The Transport secretary Lord Adonis has announced a £50m programme to bring the most dilapidated train stations in the North West up to 1970s standards.
With many stations maintaining the ambience of a Victorian workhouse, the improvements are seen as essential in stopping travellers thinking they have somehow travelled back in time to the Industrial revolution.
The move has been welcomed by commuters using the Preston station.
“I’m delighted. Reading train announcements written in chalk by a man who left school at 11, and pissing into a hole in the ground is so 1940s.”
“It will be nice for our station to have such modern furnishings as an avocado bathroom suite. I hear they were planning on giving a Filofax to the station manager, but it was deemed too extravagantly modern.”
Bad idea
However, not all station users think the upgrade is a good thing.

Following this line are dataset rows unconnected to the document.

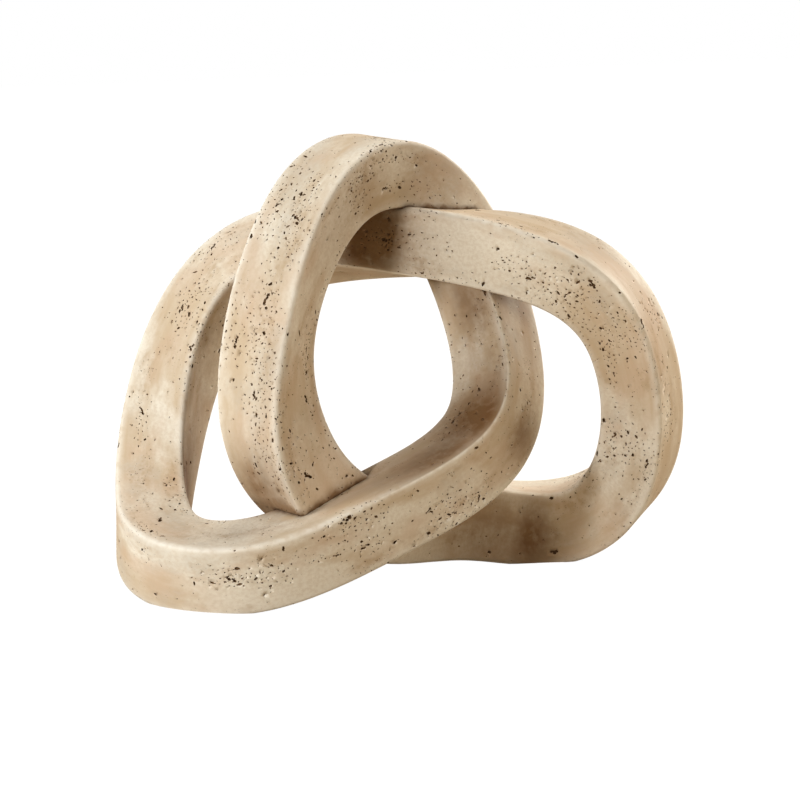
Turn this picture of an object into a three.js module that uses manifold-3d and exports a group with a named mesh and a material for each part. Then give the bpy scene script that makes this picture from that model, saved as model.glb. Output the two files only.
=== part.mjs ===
// A free-standing knot sculpture. One square strand is tied as an overhand knot whose ends meet.
// It is cast as three arms that are pinned and bonded where the strand passes behind itself.
// Millimetres, +Z up, front towards -Y. The origin is on the floor below the middle of the knot.
import * as THREE from "three";
import { mergeVertices } from "three/addons/utils/BufferGeometryUtils.js";
import Module from "manifold-3d";

const wasm = await Module();
wasm.setup();

// The whole knot
const knotWidth = 310.4;
const knotDepth = 189.6;
const knotHeight = 244.5;
const strandThickness = 38; // of the square strand, where it is neither drawn out nor swollen

// Stations round the knot, in order along the strand: the points that pull its centre line, as
// shares of the width, depth and height, how far its front face leans round it in degrees, and how
// stout it is there against its usual thickness.
const stations = [
  { across: -0.119, back: -0.142, up: 0.139, lean: -5, stout: 1.16 }, // behind the front bar
  { across: -0.277, back: -0.163, up: 0.29, lean: 2, stout: 1.13 }, // foot of the leg
  { across: -0.295, back: -0.1, up: 0.545, lean: 44, stout: 1.01 }, // leg
  { across: -0.181, back: -0.06, up: 0.873, lean: 29, stout: 1.01 }, // shoulder, over the left side
  { across: 0.002, back: 0.04, up: 0.946, lean: 17, stout: 1 }, // top of the arch
  { across: 0.157, back: 0.043, up: 0.809, lean: 0, stout: 1 }, // falling behind the band
  { across: 0.187, back: -0.151, up: 0.512, lean: -25, stout: 1 }, // right side of the middle window
  { across: 0.125, back: -0.299, up: 0.299, lean: -26, stout: 1.03 }, // turning into the front bar
  { across: -0.106, back: -0.283, up: 0.192, lean: -25, stout: 1.03 }, // front bar, over the leg's foot
  { across: -0.338, back: -0.252, up: 0.082, lean: -27, stout: 1.05 }, // front bar, down to the floor
  { across: -0.466, back: 0.026, up: 0.078, lean: -17, stout: 1.08 }, // left corner, on the floor
  { across: -0.376, back: 0.31, up: 0.164, lean: -31, stout: 1.03 }, // rising from the left corner
  { across: -0.313, back: 0.368, up: 0.473, lean: -55, stout: 1 }, // left side
  { across: -0.161, back: 0.401, up: 0.733, lean: -69, stout: 1 }, // left side, behind the leg
  { across: 0.03, back: -0.001, up: 0.763, lean: -31, stout: 1 }, // band, across the arch
  { across: 0.254, back: -0.357, up: 0.728, lean: -9, stout: 1.06 }, // band, over the arch's right side
  { across: 0.386, back: -0.388, up: 0.54, lean: 9, stout: 0.95 }, // right side, upper
  { across: 0.447, back: -0.304, up: 0.204, lean: 18, stout: 1 }, // right side, lower
  { across: 0.357, back: -0.11, up: 0.045, lean: -4, stout: 1.13 }, // right corner, on the floor
  { across: 0.125, back: 0.01, up: 0.115, lean: 8, stout: 1.11 }, // lower bar
];
const edgeRadius = 3.2; // softened edges of the strand
const quarterTurn = Math.PI / 2; // the faces swap round by this much in one lap of the knot

// Joints between the castings
const bondGap = 0.3; // between two end faces
const seatClearance = 0.3; // between a casting and whatever is let into it or laid across it
const dowelRadius = 3;
const dowelLength = 36;
const dowelChamfer = 0.8;
const dowelSpread = 9; // from the middle of the end face to each dowel, sideways
const dowelDepth = 8; // from the middle of the end face, away from the strand in front

// Pads let into the ground flats
const padRadius = 5;
const padThickness = 1.5;
const padEdge = 0.3;
const padProud = 0.6; // how far the pads hold the ground flats off the floor
const padPlaces = {
  left_front_pad: { across: -0.387, back: -0.189 },
  left_back_pad: { across: -0.444, back: -0.042 },
  right_front_pad: { across: 0.302, back: -0.157 },
  right_back_pad: { across: 0.222, back: 0.005 },
};

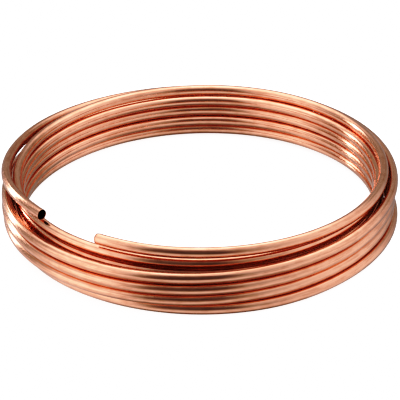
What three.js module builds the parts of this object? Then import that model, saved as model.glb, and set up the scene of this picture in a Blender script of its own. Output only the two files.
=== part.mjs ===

“Using this station showed me just how lucky we are to live in a society with cars, colour television and the Internet.” said one disappointed commuter.
“Any time I feel down, I find that an hour waiting for a train here makes me realise just how tough my great grandad had it, and how lucky I am I can leave facilities like this behind me at the end of every day.”
“These stations are like a little oasis of yesteryear, and by investing so they are only thirty five years behind modern standards, we are losing part of ourselves. A really old and dilapidated part.”